3). Tunnel Vision atau penglihatan pusat, penglihatan tunanetra adalah terpusat (20) sehingga apabila melihat objek hanya terlihat bagian tengahnya saja.
4). Periferal Vision atau penglihatan samping, sehingga pengamatan terhadap benda hanya terlihat bagian tepi.
5). Penglihatan bercak, pengamatan terhadap objek ada bagian-bagian tertentu yang tidak terlihat.
4. Karakteristik Tunanetra
Karakteristik tunanetra buta menurut Purwaka (2005) antara lain:
a. Ciri khas fisik tunanetra buta
Mereka yang tergolong buta bila dilihat dari organ matanya biasanya tidak memiliki kemampuan normal, misalnya bola mata kurang atau tidak pernah bergerak, kelopak mata kurang atau tidak pernah berkedip, tidak bereaksi terhadap cahaya.
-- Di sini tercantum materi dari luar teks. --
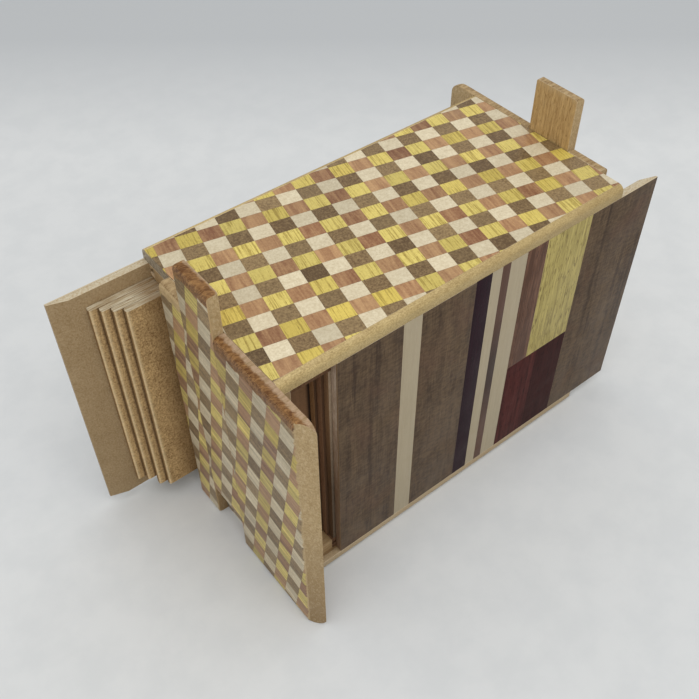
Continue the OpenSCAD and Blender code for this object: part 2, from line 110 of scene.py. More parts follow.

Tunanetra buta yang tidak terlatih Orientasi dan Mobilitas biasanya tidak memiliki konsep tubuh atau body image, sehingga sikap tubuhnya menjadi jelek misalnya: kepala tunduk atau bahkan tengadah, tangan menggantung layu atau kaku, badan berbentuk sceiliosis, berdiri tidak tegak.
b. Ciri khas psikhis tunanetra buta
Tunanetra buta tidak memiliki kemampuan menguasai lingkungan jarak jauh dan bersifat meluas pada waktu yang singkat. Ketidakmampuan ini mengakibatkan rasa khawatir, ketakutan dan kecemasan berhadapan dengan lingkungan. Tunanetra buta mempunyai sikap dan prilaku yang bersifat kesusilaan seperti: percaya diri, rasa curiga pada lingkungan, tidak mandiri atau kebergantungan pada orang lain, pemarah atau mudah tersinggung (sensitive), penyendiri (inferiority), pasif (self centered), mudah putus asa, sulit menyesuaikan diri.
D. Kerangka Konseptual
Kerangka konseptual merupakan pola pikir mengenai pelaksanaan penelitian. Adapun kerangka konseptual pada penelitian ini dapat dilihat pada bagan berikut :
Gambar 1. Kerangka Konseptual
Pola pikir penelitian didasari oleh manajemen waktu sebagai variabel bebas (x), terhadap Hasil belajar sebagai variabel terikat (y). Manajemen waktu ini meliputi 3 aspek yaitu; Tujuan/prioritas yang ingin dicapai, rencana yang akan dilakukan dan kontrol/pengaturan waktu, yang akan dianalisis untuk menguji hubungan atau korelasi antar variabel.
E. Hipotesa penelitian
Ada beberapa hal yang menjadi hipotesis dalam penelitian ini, yaitu :
F. 1.Ha = terdapat hubungan yang signifikan antara manajemen waktu mahasiswa tunanetra dengan hasil belajarnya.
G. 2.Ho = tidak terdapat hubungan yang signifikan antara manajemen waktu mahasiswa tunanetra dengan hasil belajarnya.